*Given material*:
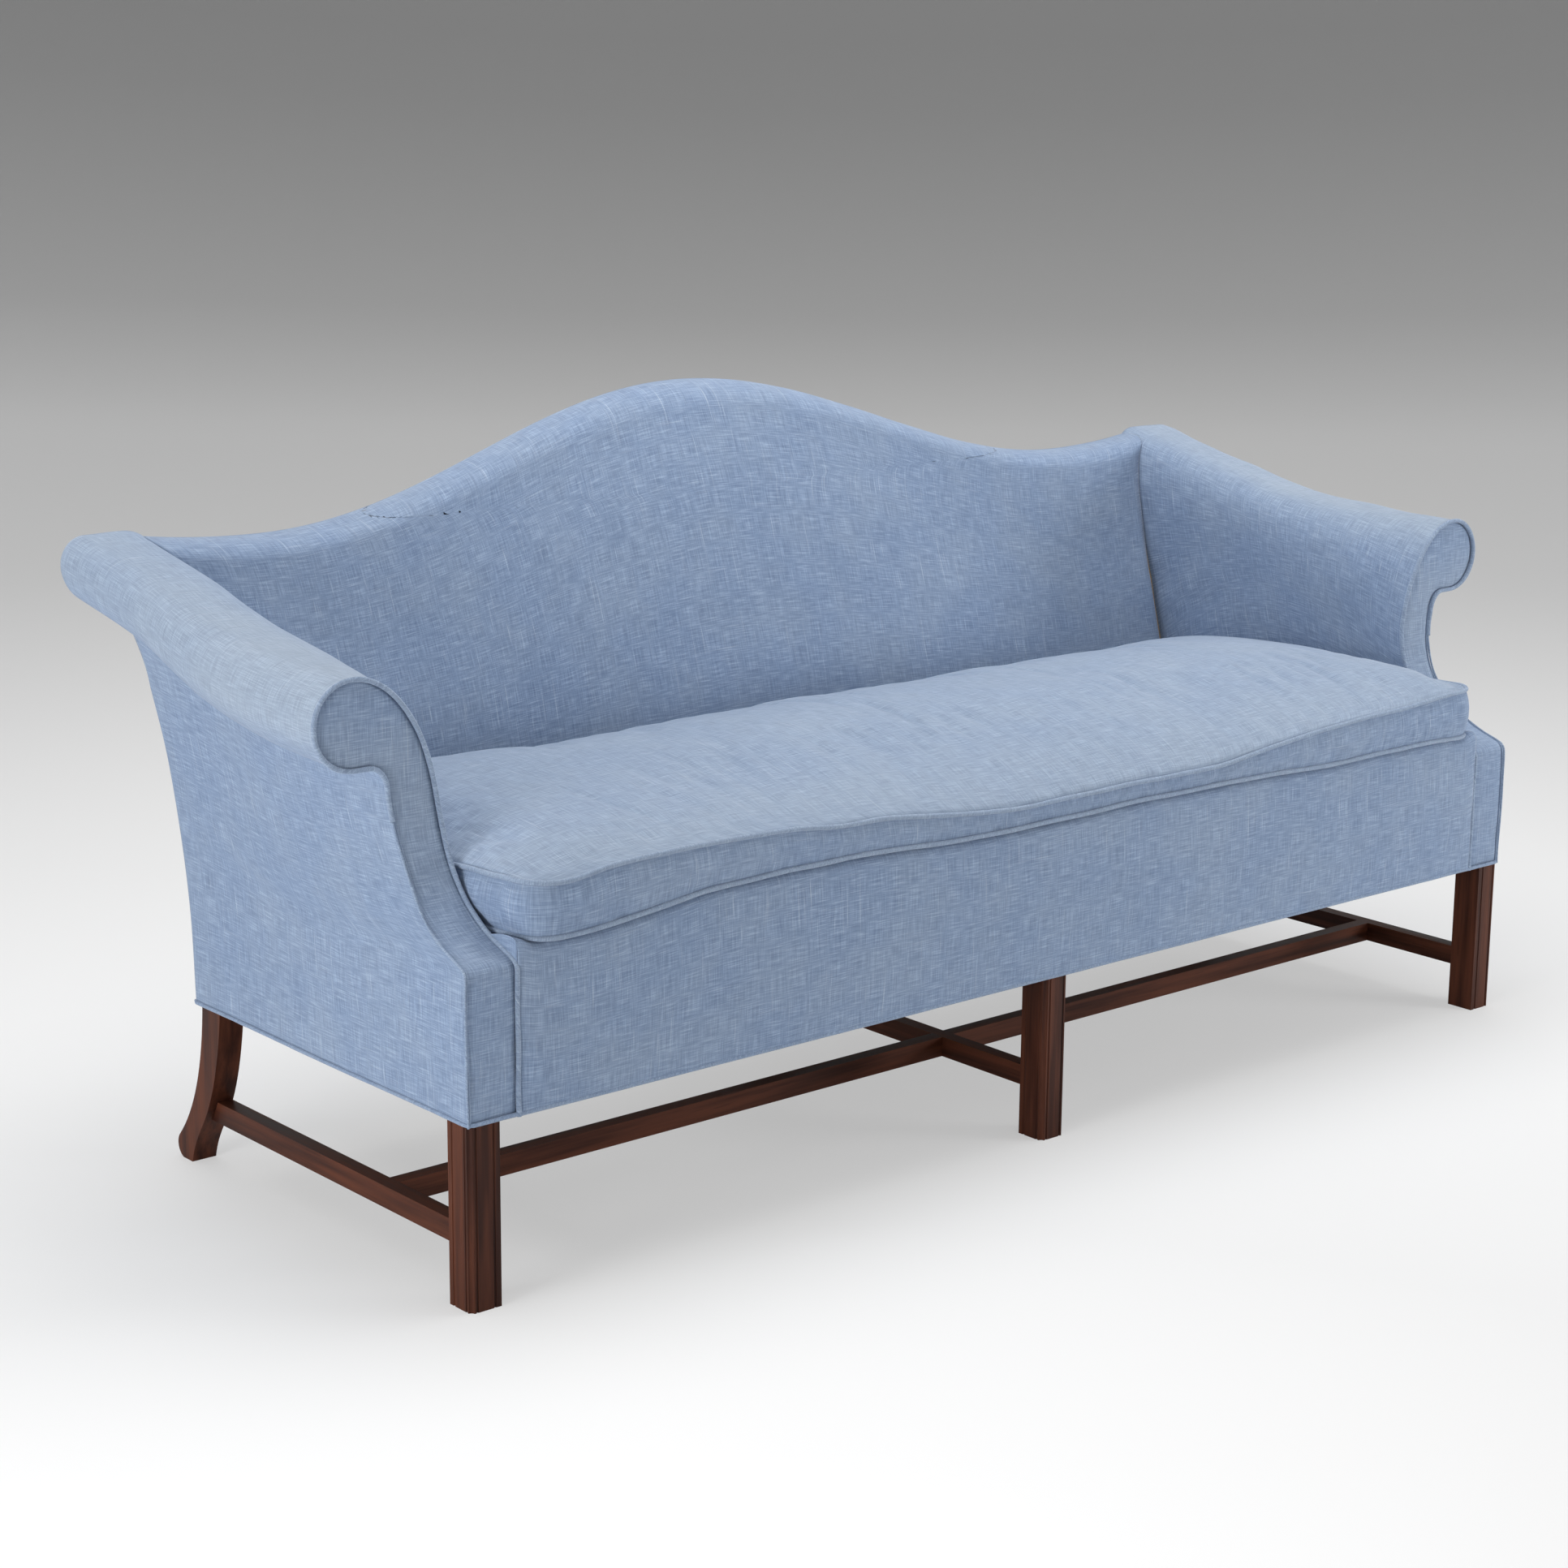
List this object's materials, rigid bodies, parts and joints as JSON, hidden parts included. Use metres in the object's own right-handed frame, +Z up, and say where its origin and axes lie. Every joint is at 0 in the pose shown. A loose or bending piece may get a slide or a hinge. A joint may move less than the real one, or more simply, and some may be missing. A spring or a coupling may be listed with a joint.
{
  "type": "camelback sofa",
  "caption": "Upholstered sofa with a serpentine hump back, scrolled rolled arms, one loose bench cushion with piping, and straight square legs joined by low stretchers.",
  "frame": {"origin": "floor level, at the middle of the footprint's bounding box", "axes": "+X to the sofa's right-hand side as seen from the front, +Y to the back, +Z up"},
  "size_m": [2.098, 0.8222, 0.953],
  "materials": {
    "linen": "matt woven linen",
    "mahogany": "satin polished",
    "frame_wood": "sawn hardwood",
    "steel": "bright wire",
    "jute": "open weave",
    "lining": "matt",
    "stuffing": "matt foam and wadding"
  },
  "bodies": {
    "sofa_frame": {"arm_burlaps": "jute", "arm_facing_left": "linen", "arm_facing_pads": "stuffing", "arm_facing_right": "linen", "arm_post_left": "frame_wood", "arm_post_right": "frame_wood", "arm_top_rails": "frame_wood", "arm_tuck_rails": "frame_wood", "back_burlap": "jute", "back_leg_left": "mahogany", "back_leg_middle": "mahogany", "back_leg_right": "mahogany", "back_rail": "frame_wood", "back_stiles": "frame_wood", "back_tuck_rail": "frame_wood", "back_webbing": "jute", "corner_blocks": "frame_wood", "crest_rail": "frame_wood", "deck_burlap": "jute", "deck_cover": "linen", "deck_pad": "stuffing", "dust_cover": "lining", "facing_welt_left": "linen", "facing_welt_right": "linen", "frame_screws": "steel", "front_border": "linen", "front_border_padding": "stuffing", "front_leg_left": "mahogany", "front_leg_middle": "mahogany", "front_leg_right": "mahogany", "front_rail": "frame_wood", "hem_welt": "linen", "inside_arm_cover_left": "linen", "inside_arm_cover_right": "linen", "inside_arm_pads": "stuffing", "inside_back_cover": "linen", "inside_back_pad": "stuffing", "long_stretcher_left": "mahogany", "long_stretcher_right": "mahogany", "middle_stretcher": "mahogany", "outside_arm_cover_left": "linen", "outside_arm_cover_right": "linen", "outside_arm_linings": "lining", "outside_back_cover": "linen", "outside_back_lining": "lining", "seat_brace": "frame_wood", "seat_springs": "steel", "side_rail_left": "frame_wood", "side_rail_right": "frame_wood", "side_stretcher_left": "mahogany", "side_stretcher_right": "mahogany", "spring_clips": "steel", "spring_tie_wires": "steel"},
    "seat_cushion": {"cushion_core": "stuffing", "cushion_cover": "linen", "cushion_welts": "linen", "cushion_zip": "lining"},
    "zip_slider": {"zip_slider": "steel"}
  },
  "joints": [
    {"name": "cushion_lift", "type": "slide", "parent": "sofa_frame", "child": "seat_cushion", "axis": [0, 0, 1], "range_m": [0, 0.5]},
    {"name": "zip_slide", "type": "slide", "parent": "seat_cushion", "child": "zip_slider", "axis": [1, 0, 0], "range_m": [0, 1.45]}
  ]
}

*Challenge*:
Output the full listing exactly as it stands.

*Full solution*:
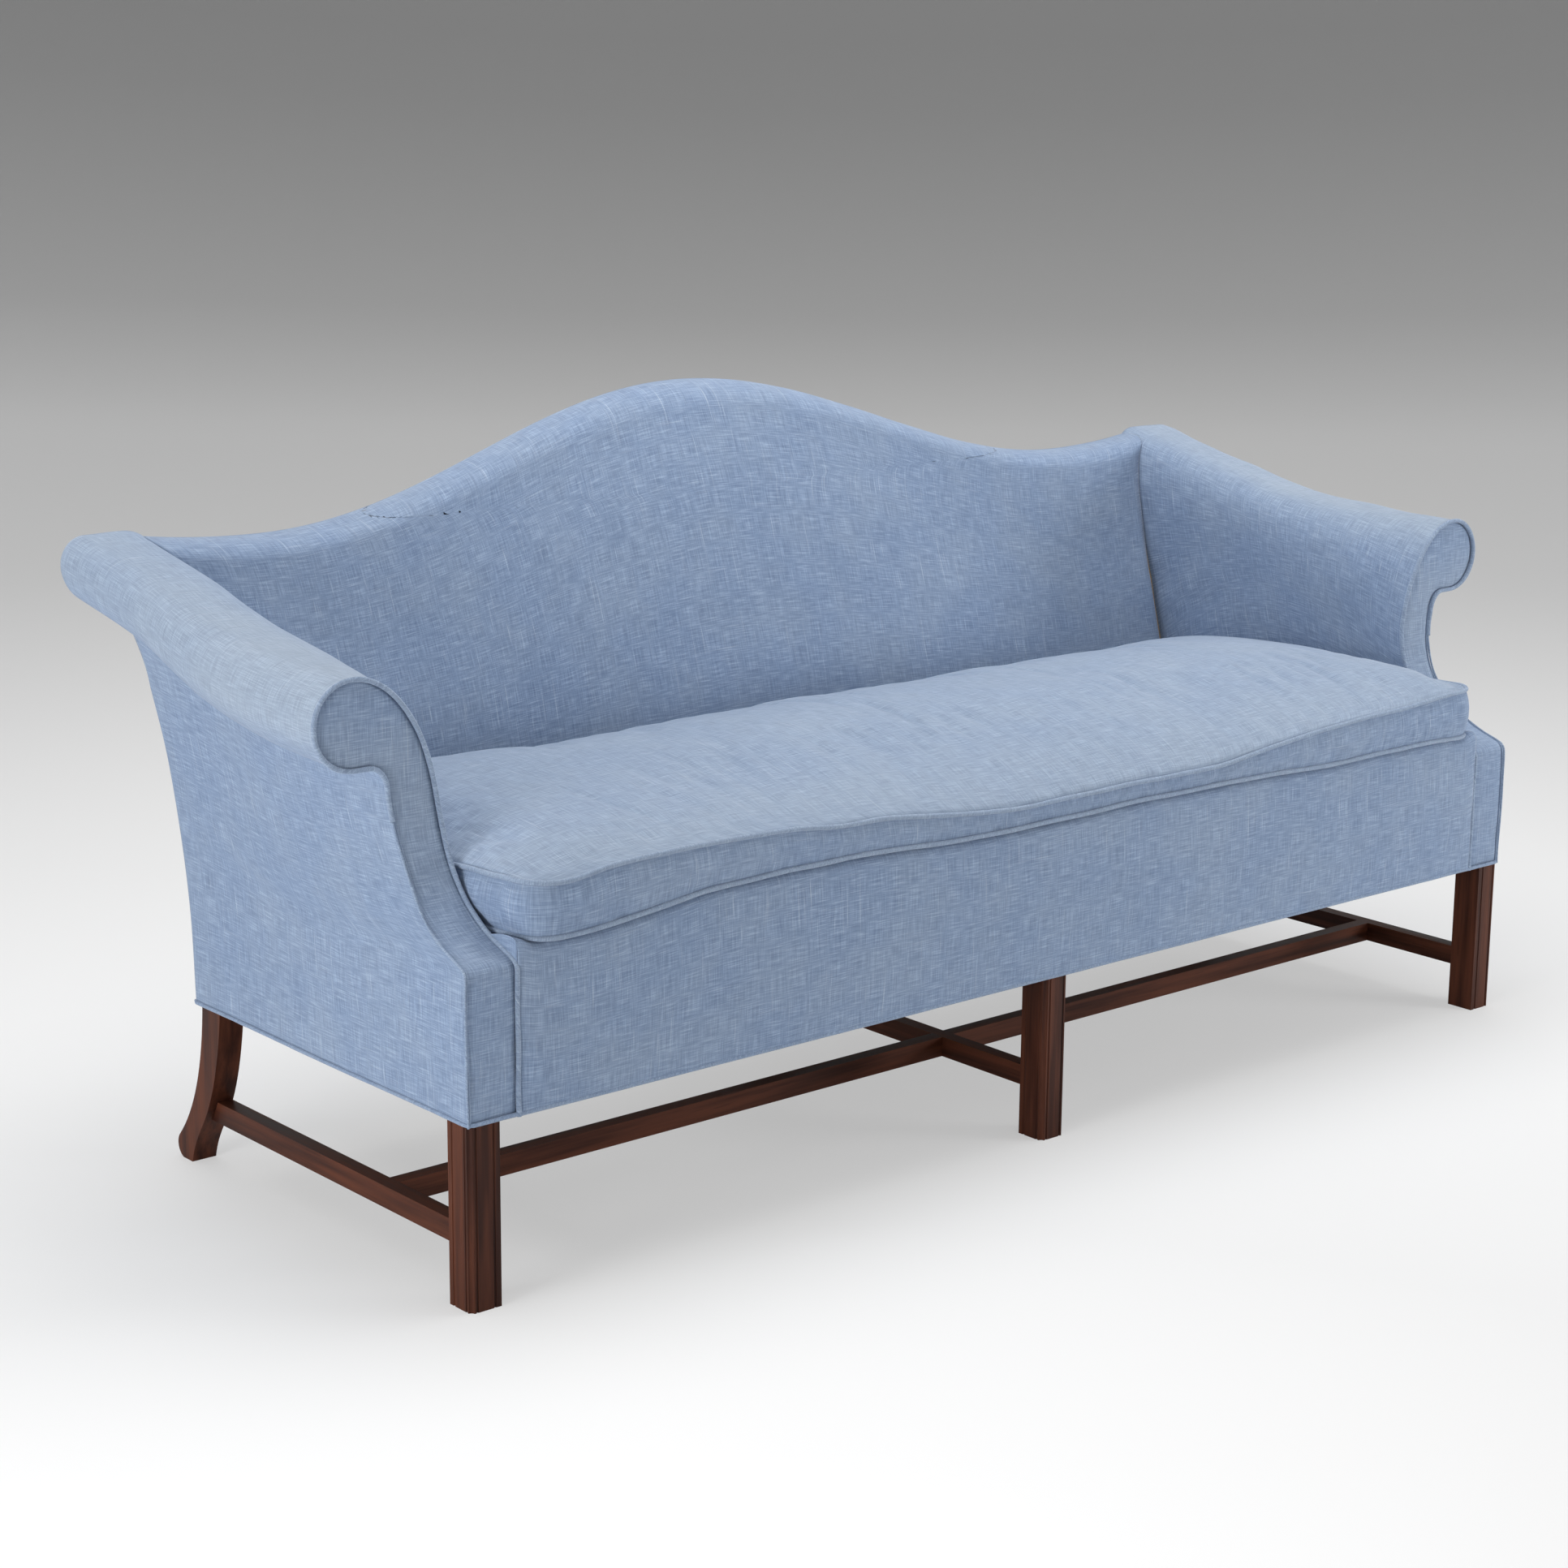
List this object's materials, rigid bodies, parts and joints as JSON, hidden parts included. Use metres in the object's own right-handed frame, +Z up, and say where its origin and axes lie. Every joint is at 0 in the pose shown. A loose or bending piece may get a slide or a hinge. A joint may move less than the real one, or more simply, and some may be missing. A spring or a coupling may be listed with a joint.
{
  "type": "camelback sofa",
  "caption": "Upholstered sofa with a serpentine hump back, scrolled rolled arms, one loose bench cushion with piping, and straight square legs joined by low stretchers.",
  "frame": {"origin": "floor level, at the middle of the footprint's bounding box", "axes": "+X to the sofa's right-hand side as seen from the front, +Y to the back, +Z up"},
  "size_m": [2.098, 0.8222, 0.953],
  "materials": {
    "linen": "matt woven linen",
    "mahogany": "satin polished",
    "frame_wood": "sawn hardwood",
    "steel": "bright wire",
    "jute": "open weave",
    "lining": "matt",
    "stuffing": "matt foam and wadding"
  },
  "bodies": {
    "sofa_frame": {"arm_burlaps": "jute", "arm_facing_left": "linen", "arm_facing_pads": "stuffing", "arm_facing_right": "linen", "arm_post_left": "frame_wood", "arm_post_right": "frame_wood", "arm_top_rails": "frame_wood", "arm_tuck_rails": "frame_wood", "back_burlap": "jute", "back_leg_left": "mahogany", "back_leg_middle": "mahogany", "back_leg_right": "mahogany", "back_rail": "frame_wood", "back_stiles": "frame_wood", "back_tuck_rail": "frame_wood", "back_webbing": "jute", "corner_blocks": "frame_wood", "crest_rail": "frame_wood", "deck_burlap": "jute", "deck_cover": "linen", "deck_pad": "stuffing", "dust_cover": "lining", "facing_welt_left": "linen", "facing_welt_right": "linen", "frame_screws": "steel", "front_border": "linen", "front_border_padding": "stuffing", "front_leg_left": "mahogany", "front_leg_middle": "mahogany", "front_leg_right": "mahogany", "front_rail": "frame_wood", "hem_welt": "linen", "inside_arm_cover_left": "linen", "inside_arm_cover_right": "linen", "inside_arm_pads": "stuffing", "inside_back_cover": "linen", "inside_back_pad": "stuffing", "long_stretcher_left": "mahogany", "long_stretcher_right": "mahogany", "middle_stretcher": "mahogany", "outside_arm_cover_left": "linen", "outside_arm_cover_right": "linen", "outside_arm_linings": "lining", "outside_back_cover": "linen", "outside_back_lining": "lining", "seat_brace": "frame_wood", "seat_springs": "steel", "side_rail_left": "frame_wood", "side_rail_right": "frame_wood", "side_stretcher_left": "mahogany", "side_stretcher_right": "mahogany", "spring_clips": "steel", "spring_tie_wires": "steel"},
    "seat_cushion": {"cushion_core": "stuffing", "cushion_cover": "linen", "cushion_welts": "linen", "cushion_zip": "lining"},
    "zip_slider": {"zip_slider": "steel"}
  },
  "joints": [
    {"name": "cushion_lift", "type": "slide", "parent": "sofa_frame", "child": "seat_cushion", "axis": [0, 0, 1], "range_m": [0, 0.5]},
    {"name": "zip_slide", "type": "slide", "parent": "seat_cushion", "child": "zip_slider", "axis": [1, 0, 0], "range_m": [0, 1.45]}
  ]
}